Jean Garrigues : C’est une façon de rebondir à partir d’une situation très critique, qui n’était pas prévue par Nicolas Sarkozy. Ce qui était prévu par l’ancien chef de l’Etat, c’était de reprendre l’ascendant sur sa famille politique dès lors qu’il revenait à la tête de son parti – qu’il a rebaptisé d’ailleurs – voulant rejouer le rôle de l’homme providentiel comme en 2007. Or les choses ne se sont pas passées comme il le prévoyait  dans la mesure où c’est Alain Juppé qui est premier dans les sondages de popularité et d’intention de vote pour les primaires. Ceci a obligé Sarkozy à s’inscrire dans une stratégie de radicalisation. Celle-ci peut renforcer différentes formes de l’anti-sarkozysme.

L’anti-sarkozysme radicalise l’hostilité de la gauche envers celui qui incarne à ses yeux les valeurs de droite qui lui sont culturellement opposées, aussi bien sur le terrain du rapport à l’argent et au travail que sur la sécurité ou l’identité française. Il essaye d’occuper le créneau de l’anti-gauche.
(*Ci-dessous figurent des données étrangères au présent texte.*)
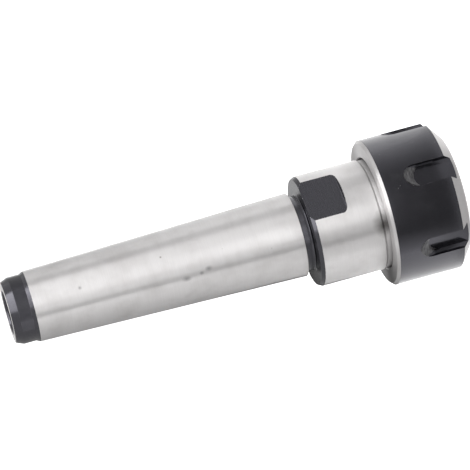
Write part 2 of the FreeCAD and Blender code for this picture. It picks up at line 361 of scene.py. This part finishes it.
def makeWornAndHighlitEdge():  # black worn off to steel along a sharp edge, and lightened as a painted highlight line along it
    finish, tree, shader = newFinish("wornEdge")
    wear = noise(tree, objectPlace(tree), scale=edgeWearAndHighlightLook["wearScale"], detail=4.0, roughness=0.7)
    share = remap(tree, wear, *edgeWearAndHighlightLook["wearRange"])
    shade = blendColours(tree, share, edgeWearAndHighlightLook["dark"], edgeWearAndHighlightLook["light"])
    roughness = fromNoise(tree, wear, *edgeWearAndHighlightLook["roughness"])
    setShader(tree, shader, Base_Color=shade, Roughness=roughness, Metallic=1.0)
    return finish


colletLook = {
    "dark": (0.50, 0.50, 0.51),
    "light": (0.66, 0.66, 0.67),
    "roughness": (0.22, 0.32),
    "grain": 0.6,
}


def makeColletSteel():
    finish, tree, shader = newFinish("colletSteel")
    marks = useGroup(tree, latheMarks, Line_Width=0.10, Wander=1.0, Patch_Size=3.0, Bump=0.08)
    steel = blendColours(tree, marks["Lines"], colletLook["dark"], colletLook["light"])
    roughness = fromNoise(tree, marks["Patches"], *colletLook["roughness"])
    setShader(tree, shader, Base_Color=steel, Roughness=roughness, Normal=marks["Normal"], Metallic=1.0)
    turnGrain(tree, shader, colletLook["grain"])
    return finish


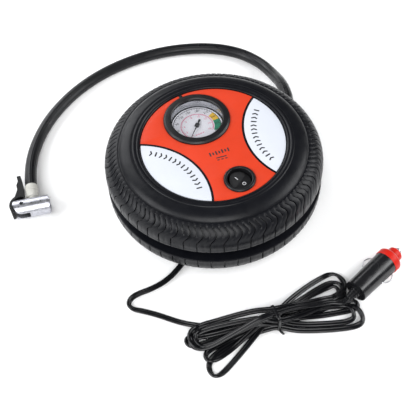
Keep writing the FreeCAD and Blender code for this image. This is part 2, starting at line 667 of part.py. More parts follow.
def make_bracket():
    left = S.bracket_x
    right = S.bracket_x + S.bracket_thick
    motor_plate = box("MotorPlate", (left, -18, 6), (right, 10, 34.5))
    gear_plate = box("GearPlate", (left, 0, 20), (right, 24, 34.9))
    shelf_y = S.cylinder_mouth_y
    shelf = box("CylinderShelf", (left, shelf_y - 2, 16), (S.cylinder_x + 12.5, shelf_y, 42.5))
    shaft_hole = cylinder("BracketShaftHole", 3.0, 6, at=(left - 2, S.motor_y, S.motor_z), along=X_AXIS)
    bore = cylinder("ShelfBore", S.cylinder_radius, 12, at=(S.cylinder_x, 4, S.gear_z), along=-Y_AXIS)
    pinion_way = box("PinionWay", (right, shelf_y - 4, 14), (S.gear_x + 6, shelf_y + 2, 25))
    plates = fused("BracketPlates", [motor_plate, gear_plate, shelf])
    node("bracket", cut("Bracket", plates, [shaft_hole, bore, pinion_way]))


OUTLET_AIM = Vector(1, 1, 0).normalize()


def make_piston_and_cylinder():
    x = S.cylinder_x
    z = S.gear_z
    mouth = S.cylinder_mouth_y
    top = mouth - S.cylinder_length
    sleeve = cylinder("Sleeve", S.cylinder_radius, S.cylinder_length, at=(x, mouth, z), along=-Y_AXIS)
    fins = [cylinder("Fin", S.fin_radius, 1.2, at=(x, mouth - 4.5 - 3.2 * i, z), along=-Y_AXIS)
            for i in range(6)]
    bore = cylinder("Bore", S.bore_radius, 40, at=(x, mouth + 1, z), along=-Y_AXIS)
    node("cylinder", cut("Cylinder", fused("FinnedSleeve", [sleeve] + fins), [bore]))

    wrist_y = S.gear_y + S.crank_throw - S.rod_length
    crown = cylinder("PistonStock", S.bore_radius - S.piston_fit, 10, at=(x, wrist_y + 4, z), along=-Y_AXIS)
    slot = box("RodSlot", (x - S.rod_thick / 2 - 0.3, wrist_y - 3.8, z - 6),
               (x + S.rod_thick / 2 + 0.3, wrist_y + 6, z + 6))
    ring_groove = cut("RingGroove",
                      cylinder("RingOut", 9, 1.6, at=(x, wrist_y - 3.6, z), along=-Y_AXIS),
                      [cylinder("RingIn", 6.6, 1.6, at=(x, wrist_y - 3.6, z), along=-Y_AXIS)])
    pin_way = cylinder("WristWay", S.wrist_radius, 30, at=(x - 15, wrist_y, z), along=X_AXIS)
    node("piston", cut("Piston", crown, [slot, ring_groove, pin_way]))
    seal = cut("PistonSeal",
               cylinder("SealOut", S.bore_radius - 0.02, 1.6, at=(x, wrist_y - 3.6, z), along=-Y_AXIS),
               [cylinder("SealIn", 6.6, 1.6, at=(x, wrist_y - 3.6, z), along=-Y_AXIS)])
    node("piston_seal", seal)
    wrist = cylinder("WristPin", S.wrist_radius, 14.4, at=(x - 7.2, wrist_y, z), along=X_AXIS)
    node("wrist_pin", wrist)

    low_x = x - S.rod_thick / 2
    big_y = wrist_y + S.rod_length
    big_end = cylinder("BigEnd", 4.5, S.rod_thick, at=(low_x, big_y, z), along=X_AXIS)
    small_end = cylinder("SmallEnd", 3.6, S.rod_thick, at=(low_x, wrist_y, z), along=X_AXIS)
    beam = box("RodBeam", (low_x, wrist_y, z - 2.2), (low_x + S.rod_thick, big_y, z + 2.2))
    eyes = [cylinder("BigEye", S.crank_pin + S.running_fit, 10, at=(low_x - 3, big_y, z), along=X_AXIS),
            cylinder("SmallEye", S.wrist_radius + S.running_fit, 10, at=(low_x - 3, wrist_y, z),
                     along=X_AXIS)]
    node("connecting_rod", cut("ConnectingRod", fused("RodBody", [big_end, small_end, beam]), eyes))

    gasket = box("GasketPlate", (x - S.head_half, top - S.gasket_thick, z - S.head_half),
                 (x + S.head_half, top, z + S.head_half))
    gasket_hole = cylinder("GasketHole", S.bore_radius, 6, at=(x, top + 2, z), along=-Y_AXIS)
    corners = [(dx * S.head_screw_half, dz * S.head_screw_half) for dx in (-1, 1) for dz in (-1, 1)]
    screw_ways = [cylinder("GasketScrewWay", S.head_screw, 6, at=(x + dx, top + 2, z + dz), along=-Y_AXIS)
                  for dx, dz in corners]
    node("head_gasket", cut("HeadGasket", gasket, [gasket_hole] + screw_ways))

    head_low = top - S.gasket_thick - S.head_depth
    block = box("HeadBlock", (x - S.head_half, head_low, z - S.head_half),
                (x + S.head_half, top - S.gasket_thick, z + S.head_half))
    hose_barb = cylinder("HoseBarb", 2.0, 8.0, at=(x + S.head_half - 2.4, head_low + 2.7, z),
                         along=OUTLET_AIM)
    gauge_barb = cylinder("GaugeBarb", 1.6, 4.0, at=(x - S.head_half, head_low + 4.5, z), along=-X_AXIS)
    chamber = cylinder("ValveChamber", S.valve_radius + 0.05, 6.5, at=(x, head_low + 1.5, z), along=Y_AXIS)
    seat_way = cylinder("SeatWay", 1.2, 10, at=(x, head_low + 4, z), along=Y_AXIS)
    cross_way = cylinder("CrossWay", 1.0, 40, at=(x - 18, head_low + 4.5, z), along=X_AXIS)
    head_ways = [cylinder("HeadScrewWay", S.head_screw, 30, at=(x + dx, top + 5, z + dz), along=-Y_AXIS)
                 for dx, dz in corners]
    head = fused("HeadBody", [block, hose_barb, gauge_barb])
    node("cylinder_head", cut("CylinderHead", head, [chamber, seat_way, cross_way] + head_ways))
    valve_body = cylinder("ValveDisc", S.valve_radius, 2.0, at=(x, head_low + 6.0, z), along=Y_AXIS)
    node("outlet_valve", valve_body)
    spring_frame = placed((x, head_low + 1.8, z), Y_AXIS)
    node("valve_spring", drawn("ValveSpring", spring_shape(1.0, 3.9, 1.5, 0.2)), spring_frame)

    screws = []
    for dx, dz in corners:
        shank = cylinder("HeadShank", S.head_screw, S.head_depth + S.gasket_thick,
                         at=(x + dx, top, z + dz), along=-Y_AXIS)
        button = cylinder("HeadButton", 2.3, 1.6, at=(x + dx, head_low, z + dz), along=-Y_AXIS)
        screws.append(fused("HeadScrew", [shank, button]))
    node("head_screws", group("HeadScrews", screws))
    return head_low


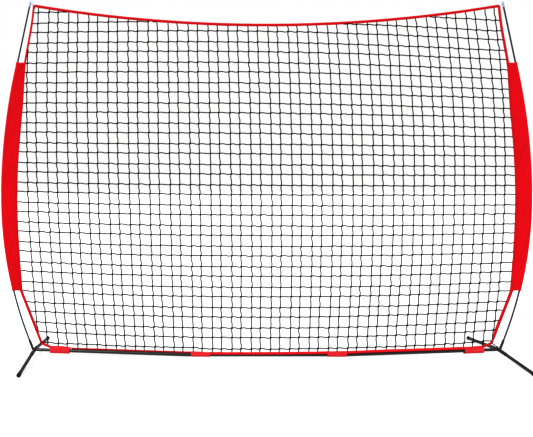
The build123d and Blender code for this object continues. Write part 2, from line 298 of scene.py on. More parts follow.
def make_materials():
    """Every finish by the record's slot, with a few that only small pieces use."""
    return {
        "frame_steel": powder_coat(),
        "ferrule_steel": bare_steel("ferrule_zinc", (0.52, 0.53, 0.55), 0.34),
        "button_steel": bare_steel("button_nickel", (0.62, 0.60, 0.57), 0.24),
        "spring_steel": bare_steel("spring_blue", (0.25, 0.26, 0.30), 0.30),
        "fibreglass": fibreglass(),
        "tip_plastic": moulded("tip_grey", (0.27, 0.32, 0.41), (0.37, 0.43, 0.53), 0.42),
        "cap_plastic": moulded("cap_black", (0.008, 0.008, 0.009), (0.020, 0.020, 0.021), 0.55),
        "net_cord": twisted_cord("net_black", (0.004, 0.004, 0.005), (0.012, 0.012, 0.013),
                                 2.6 * MM),
        "binding": webbing("binding_crimson", (0.37, 0.0010, 0.0090), (0.50, 0.0030, 0.0140),
                           1.1 * MM),
        # painted light: a brighter, lit copy of the binding red, painted on the bottom tape where the
        # light falls on it
        "lit_binding": webbing("binding_painted_lit", (0.40, 0.0060, 0.0130), (0.56, 0.0160, 0.0260),
                               1.1 * MM),
        "sleeve_fabric": sleeve_cloth(),
        "tab_webbing": tab_pile(),
        "loop_webbing": webbing("loop_pale", (0.40, 0.42, 0.45), (0.54, 0.56, 0.59), 0.9 * MM),
        "bungee": webbing("bungee_black", (0.006, 0.006, 0.007), (0.020, 0.020, 0.022), 0.8 * MM),
        "eyelet_red": moulded("eyelet_red", (0.30, 0.002, 0.008), (0.44, 0.004, 0.014), 0.4),
        "thread": twisted_cord("thread_red", (0.30, 0.001, 0.008), (0.45, 0.004, 0.014), 0.5 * MM),
    }


# ------------------------------------------------------------------ mesh helpers
def piece(name, points, faces, slot, finish=None):
    """A named mesh that rides on the base, with the finish of a material slot."""
    mesh = bpy.data.meshes.new(name)
    mesh.from_pydata([tuple(p) for p in points], [], [tuple(f) for f in faces])
    mesh.validate()
    mesh.update()
    mesh.polygons.foreach_set("use_smooth", [True] * len(mesh.polygons))
    mesh.materials.append(materials[finish or slot])
    made = bpy.data.objects.new(name, mesh)
    bpy.context.scene.collection.objects.link(made)
    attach(made, "root")
    return made


class Heap:
    """Points and faces of many small solids, gathered into one piece."""

    def __init__(self):
        self.points = []
        self.faces = []

    def add(self, points, faces):
        base = len(self.points)
        self.points.extend(points)
        self.faces.extend([base + i for i in face] for face in faces)

    def rings(self, rings, closed=False):
        """A skin over a run of rings with as many points each, capped unless it closes on itself."""
        count, sides = len(rings), len(rings[0])
        faces = []
        for k in range(count if closed else count - 1):
            low, high = k * sides, (k + 1) % count * sides
            for i in range(sides):
                j = (i + 1) % sides
                faces.append((low + i, high + i, high + j, low + j))
        if not closed:
            last = (count - 1) * sides
            faces.append(tuple(range(sides)))
            faces.append(tuple(last + i for i in reversed(range(sides))))
        self.add(np.concatenate(rings), faces)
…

En se positionnant sur ce créneau, l’idée est de récupérer une partie de l’électorat du FN. Aux yeux de Sarkozy, le succès de l’extrême-droite s’explique par le fait que la droite traditionnelle n’a pas assez défendu ces valeurs de l’anti-gauche, notamment sur les aspects sécuritaire et identitaire.
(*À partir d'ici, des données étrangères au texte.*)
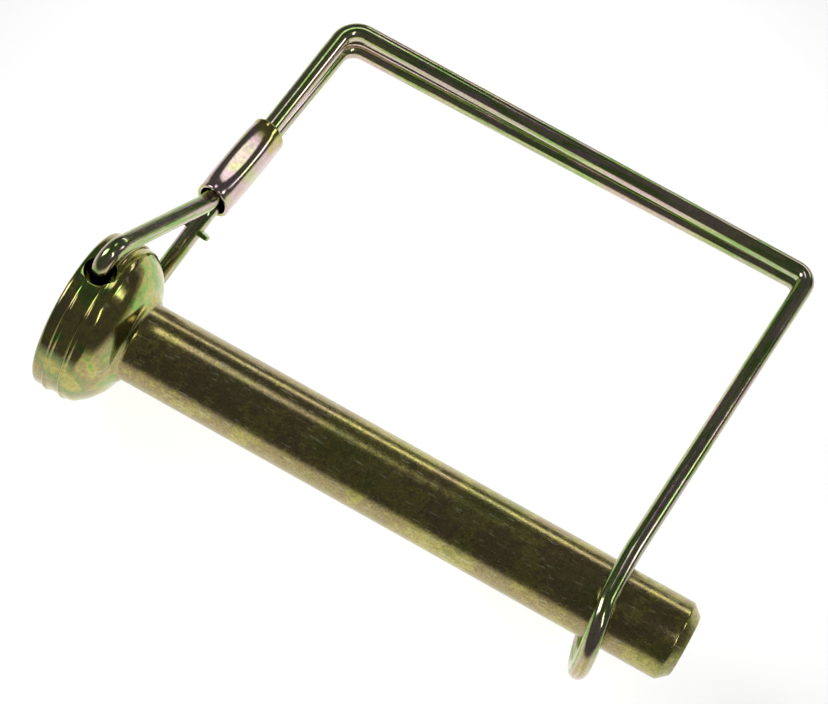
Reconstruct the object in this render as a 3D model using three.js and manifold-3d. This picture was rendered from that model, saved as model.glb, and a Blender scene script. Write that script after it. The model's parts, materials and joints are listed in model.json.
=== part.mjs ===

Nicolas Sarkozy a raison d’affirmer que « L’idée d’exister dans la vie des Français sans susciter de répulsion est folle ». Ceci s’explique en partie par la binarité droite/gauche sur laquelle repose la Ve République, même si ce n’est pas tout à fait ce que le général de Gaulle avait souhaité puisqu’il voulait justement transcender cette division. Mais les modalités de l’élection présidentielle et la structuration de l’espace politique jusqu’aux années 2000 ont participé à cette sorte de logique naturelle qui pousse une partie de l’électorat – environ la moitié – à rejeter de façon virulente celui qui est élu à la présidentielle pace qu’il est l’élu du camp opposé. Le jeu est aujourd’hui est un peu plus compliqué avec l’arrivée du FN dans l’espace politique. Ce créneau de la contestation, de l’anti, est occupé d’ailleurs par l’extrême-droite. Marine Le Pen est la principale dépositaire aujourd’hui de l’anti-gauche. Le pari que fait Nicolas Sarkozy est le suivant : en s’inscrivant dans cette logique du clivage, il pourrait parvenir à fédérer une majorité d’électeurs hostiles à la gauche lors de la primaire de la droite.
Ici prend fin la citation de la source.